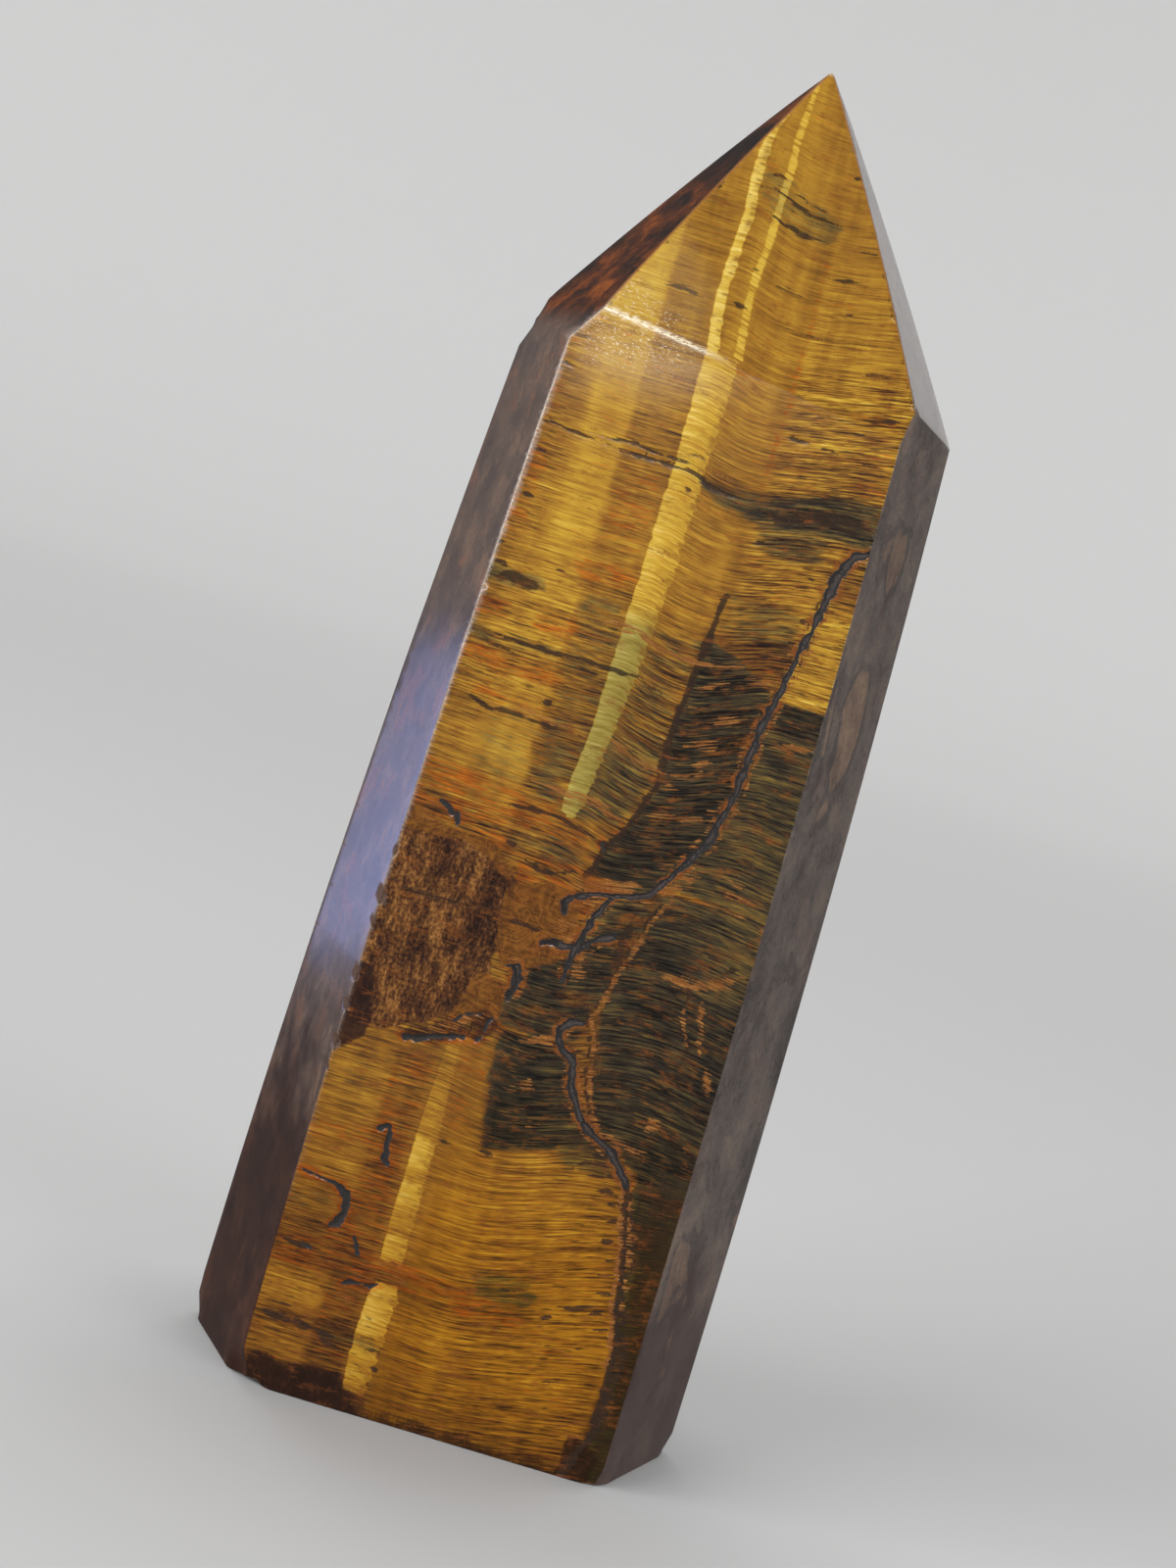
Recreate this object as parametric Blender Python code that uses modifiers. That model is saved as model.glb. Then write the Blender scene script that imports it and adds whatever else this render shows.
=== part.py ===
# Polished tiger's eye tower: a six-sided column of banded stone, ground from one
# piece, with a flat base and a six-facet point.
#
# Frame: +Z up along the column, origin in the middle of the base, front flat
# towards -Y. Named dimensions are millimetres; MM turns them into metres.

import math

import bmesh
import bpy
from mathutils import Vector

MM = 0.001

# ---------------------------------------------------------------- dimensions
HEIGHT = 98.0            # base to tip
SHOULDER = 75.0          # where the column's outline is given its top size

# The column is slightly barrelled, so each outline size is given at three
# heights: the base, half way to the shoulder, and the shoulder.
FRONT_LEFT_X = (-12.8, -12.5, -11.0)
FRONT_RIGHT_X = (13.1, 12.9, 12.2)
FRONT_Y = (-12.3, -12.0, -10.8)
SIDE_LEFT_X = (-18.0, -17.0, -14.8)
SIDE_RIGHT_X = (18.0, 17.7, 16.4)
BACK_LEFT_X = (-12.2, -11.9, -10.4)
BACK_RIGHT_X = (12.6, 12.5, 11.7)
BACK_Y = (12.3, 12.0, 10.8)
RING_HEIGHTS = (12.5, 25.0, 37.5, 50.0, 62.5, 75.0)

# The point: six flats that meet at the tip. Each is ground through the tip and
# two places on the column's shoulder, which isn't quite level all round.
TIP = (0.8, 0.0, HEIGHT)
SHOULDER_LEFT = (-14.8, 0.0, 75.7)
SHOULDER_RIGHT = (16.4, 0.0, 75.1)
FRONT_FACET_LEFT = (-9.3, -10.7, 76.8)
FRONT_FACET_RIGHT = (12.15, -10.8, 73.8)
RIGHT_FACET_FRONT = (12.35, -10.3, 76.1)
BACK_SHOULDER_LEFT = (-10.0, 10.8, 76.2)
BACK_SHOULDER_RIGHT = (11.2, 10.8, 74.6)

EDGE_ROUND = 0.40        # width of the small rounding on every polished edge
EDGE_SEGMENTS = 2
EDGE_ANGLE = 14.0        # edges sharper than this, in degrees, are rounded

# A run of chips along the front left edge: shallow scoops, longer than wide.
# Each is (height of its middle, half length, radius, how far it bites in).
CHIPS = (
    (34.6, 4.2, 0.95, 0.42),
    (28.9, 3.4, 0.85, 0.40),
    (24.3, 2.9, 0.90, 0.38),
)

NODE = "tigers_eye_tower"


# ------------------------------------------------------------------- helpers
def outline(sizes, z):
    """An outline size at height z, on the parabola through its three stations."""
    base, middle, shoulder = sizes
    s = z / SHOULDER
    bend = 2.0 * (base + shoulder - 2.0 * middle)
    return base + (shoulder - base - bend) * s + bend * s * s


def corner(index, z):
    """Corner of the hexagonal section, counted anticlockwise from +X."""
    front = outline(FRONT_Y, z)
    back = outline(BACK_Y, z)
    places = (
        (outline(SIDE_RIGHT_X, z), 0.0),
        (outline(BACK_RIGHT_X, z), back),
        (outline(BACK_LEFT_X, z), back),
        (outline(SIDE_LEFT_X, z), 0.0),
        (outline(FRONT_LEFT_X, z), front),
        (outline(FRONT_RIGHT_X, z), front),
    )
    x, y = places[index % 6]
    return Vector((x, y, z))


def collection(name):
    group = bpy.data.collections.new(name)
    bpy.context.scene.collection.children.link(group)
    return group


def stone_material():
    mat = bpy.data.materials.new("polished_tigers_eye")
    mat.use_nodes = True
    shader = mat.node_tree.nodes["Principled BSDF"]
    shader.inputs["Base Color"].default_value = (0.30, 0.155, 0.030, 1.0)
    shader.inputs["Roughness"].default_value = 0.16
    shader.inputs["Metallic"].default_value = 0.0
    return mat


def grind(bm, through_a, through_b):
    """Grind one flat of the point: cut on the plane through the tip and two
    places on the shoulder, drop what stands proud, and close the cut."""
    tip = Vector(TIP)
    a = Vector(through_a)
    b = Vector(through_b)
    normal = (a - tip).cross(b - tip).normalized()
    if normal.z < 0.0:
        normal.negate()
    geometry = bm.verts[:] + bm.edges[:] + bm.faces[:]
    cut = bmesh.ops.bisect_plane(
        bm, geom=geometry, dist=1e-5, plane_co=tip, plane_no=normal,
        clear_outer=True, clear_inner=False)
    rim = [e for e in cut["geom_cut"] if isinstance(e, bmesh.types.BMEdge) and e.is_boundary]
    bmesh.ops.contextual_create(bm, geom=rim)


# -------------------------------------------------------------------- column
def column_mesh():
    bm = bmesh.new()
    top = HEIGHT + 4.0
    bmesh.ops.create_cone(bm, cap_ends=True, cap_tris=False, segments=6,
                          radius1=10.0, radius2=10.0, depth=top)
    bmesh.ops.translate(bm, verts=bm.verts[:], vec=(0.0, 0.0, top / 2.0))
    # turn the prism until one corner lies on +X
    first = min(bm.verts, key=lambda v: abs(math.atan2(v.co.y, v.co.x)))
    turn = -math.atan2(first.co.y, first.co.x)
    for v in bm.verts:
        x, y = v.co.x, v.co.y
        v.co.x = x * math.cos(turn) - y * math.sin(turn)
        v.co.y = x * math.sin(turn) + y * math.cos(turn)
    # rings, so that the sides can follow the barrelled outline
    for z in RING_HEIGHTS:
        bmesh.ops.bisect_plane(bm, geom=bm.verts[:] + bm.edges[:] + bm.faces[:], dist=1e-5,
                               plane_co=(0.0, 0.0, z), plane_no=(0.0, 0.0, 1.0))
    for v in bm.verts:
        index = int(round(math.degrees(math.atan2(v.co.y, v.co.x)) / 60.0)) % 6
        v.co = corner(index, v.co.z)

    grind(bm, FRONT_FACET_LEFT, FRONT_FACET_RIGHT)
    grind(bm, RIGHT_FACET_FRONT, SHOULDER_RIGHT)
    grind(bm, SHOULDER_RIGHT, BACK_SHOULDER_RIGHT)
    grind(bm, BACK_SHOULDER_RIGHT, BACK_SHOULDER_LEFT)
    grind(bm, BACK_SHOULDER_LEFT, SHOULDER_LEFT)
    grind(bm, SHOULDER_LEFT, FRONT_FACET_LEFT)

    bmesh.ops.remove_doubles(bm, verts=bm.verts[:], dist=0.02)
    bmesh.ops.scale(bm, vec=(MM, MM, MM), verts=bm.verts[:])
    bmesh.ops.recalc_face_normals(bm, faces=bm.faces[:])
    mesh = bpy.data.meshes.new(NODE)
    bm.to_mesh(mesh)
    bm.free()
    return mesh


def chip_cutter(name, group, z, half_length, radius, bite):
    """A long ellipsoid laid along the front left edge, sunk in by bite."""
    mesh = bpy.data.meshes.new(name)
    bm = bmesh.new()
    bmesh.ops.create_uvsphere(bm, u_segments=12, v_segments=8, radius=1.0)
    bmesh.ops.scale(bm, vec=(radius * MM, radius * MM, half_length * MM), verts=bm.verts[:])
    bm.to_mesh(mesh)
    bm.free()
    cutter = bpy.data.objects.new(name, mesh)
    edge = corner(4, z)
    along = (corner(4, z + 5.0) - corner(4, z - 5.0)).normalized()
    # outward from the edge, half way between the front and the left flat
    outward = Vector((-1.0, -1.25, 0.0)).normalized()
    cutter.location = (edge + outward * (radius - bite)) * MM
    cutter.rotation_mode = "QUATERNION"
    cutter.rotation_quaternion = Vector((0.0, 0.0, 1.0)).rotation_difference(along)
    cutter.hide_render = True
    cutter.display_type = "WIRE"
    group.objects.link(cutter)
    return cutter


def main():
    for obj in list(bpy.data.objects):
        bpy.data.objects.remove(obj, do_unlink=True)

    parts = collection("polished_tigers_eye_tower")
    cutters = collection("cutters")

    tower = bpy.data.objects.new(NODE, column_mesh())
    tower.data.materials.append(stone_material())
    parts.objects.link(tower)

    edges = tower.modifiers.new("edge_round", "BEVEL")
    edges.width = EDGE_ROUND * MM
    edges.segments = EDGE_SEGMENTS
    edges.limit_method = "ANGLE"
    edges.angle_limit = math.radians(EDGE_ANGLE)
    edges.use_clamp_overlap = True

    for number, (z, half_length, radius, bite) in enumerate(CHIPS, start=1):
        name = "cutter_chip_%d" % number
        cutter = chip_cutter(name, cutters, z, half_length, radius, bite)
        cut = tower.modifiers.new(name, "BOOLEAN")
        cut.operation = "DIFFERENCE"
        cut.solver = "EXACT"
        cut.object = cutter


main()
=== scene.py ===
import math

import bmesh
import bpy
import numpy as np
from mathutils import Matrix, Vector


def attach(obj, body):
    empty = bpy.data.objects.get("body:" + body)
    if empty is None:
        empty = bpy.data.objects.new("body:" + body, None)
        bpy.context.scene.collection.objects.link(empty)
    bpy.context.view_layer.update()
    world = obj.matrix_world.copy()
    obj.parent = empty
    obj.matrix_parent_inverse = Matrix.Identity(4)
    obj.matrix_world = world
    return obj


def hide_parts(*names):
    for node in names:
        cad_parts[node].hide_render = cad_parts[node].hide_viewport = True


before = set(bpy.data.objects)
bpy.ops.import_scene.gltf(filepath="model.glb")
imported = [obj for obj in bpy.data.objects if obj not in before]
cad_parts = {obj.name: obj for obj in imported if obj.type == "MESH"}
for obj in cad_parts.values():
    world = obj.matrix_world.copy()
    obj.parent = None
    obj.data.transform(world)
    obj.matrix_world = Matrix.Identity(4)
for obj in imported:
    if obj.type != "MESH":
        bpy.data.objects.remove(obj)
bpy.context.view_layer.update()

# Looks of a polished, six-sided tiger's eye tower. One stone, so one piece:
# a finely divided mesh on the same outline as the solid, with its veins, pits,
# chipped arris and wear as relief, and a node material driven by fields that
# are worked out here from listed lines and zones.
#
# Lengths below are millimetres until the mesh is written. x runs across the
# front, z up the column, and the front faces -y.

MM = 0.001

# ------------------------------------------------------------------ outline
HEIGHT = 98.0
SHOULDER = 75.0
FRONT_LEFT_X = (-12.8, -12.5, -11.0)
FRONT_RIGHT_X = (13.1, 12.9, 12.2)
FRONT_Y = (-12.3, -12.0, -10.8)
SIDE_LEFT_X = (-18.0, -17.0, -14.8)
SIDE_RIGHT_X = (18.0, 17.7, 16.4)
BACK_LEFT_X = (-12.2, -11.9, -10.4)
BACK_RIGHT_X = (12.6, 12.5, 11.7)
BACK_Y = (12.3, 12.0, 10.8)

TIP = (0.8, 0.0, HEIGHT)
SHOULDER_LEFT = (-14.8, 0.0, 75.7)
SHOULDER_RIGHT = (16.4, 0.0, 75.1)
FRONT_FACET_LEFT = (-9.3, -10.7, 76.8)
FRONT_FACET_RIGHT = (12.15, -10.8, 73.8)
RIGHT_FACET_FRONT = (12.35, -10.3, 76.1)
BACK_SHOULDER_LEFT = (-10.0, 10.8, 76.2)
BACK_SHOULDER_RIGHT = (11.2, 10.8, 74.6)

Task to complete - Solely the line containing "for number, (z, half_length, radius, bite)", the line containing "obj.matrix_world = world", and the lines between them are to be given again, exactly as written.

Solution to the problem -
    for number, (z, half_length, radius, bite) in enumerate(CHIPS, start=1):
        name = "cutter_chip_%d" % number
        cutter = chip_cutter(name, cutters, z, half_length, radius, bite)
        cut = tower.modifiers.new(name, "BOOLEAN")
        cut.operation = "DIFFERENCE"
        cut.solver = "EXACT"
        cut.object = cutter


main()
=== scene.py ===
import math

import bmesh
import bpy
import numpy as np
from mathutils import Matrix, Vector


def attach(obj, body):
    empty = bpy.data.objects.get("body:" + body)
    if empty is None:
        empty = bpy.data.objects.new("body:" + body, None)
        bpy.context.scene.collection.objects.link(empty)
    bpy.context.view_layer.update()
    world = obj.matrix_world.copy()
    obj.parent = empty
    obj.matrix_parent_inverse = Matrix.Identity(4)
    obj.matrix_world = world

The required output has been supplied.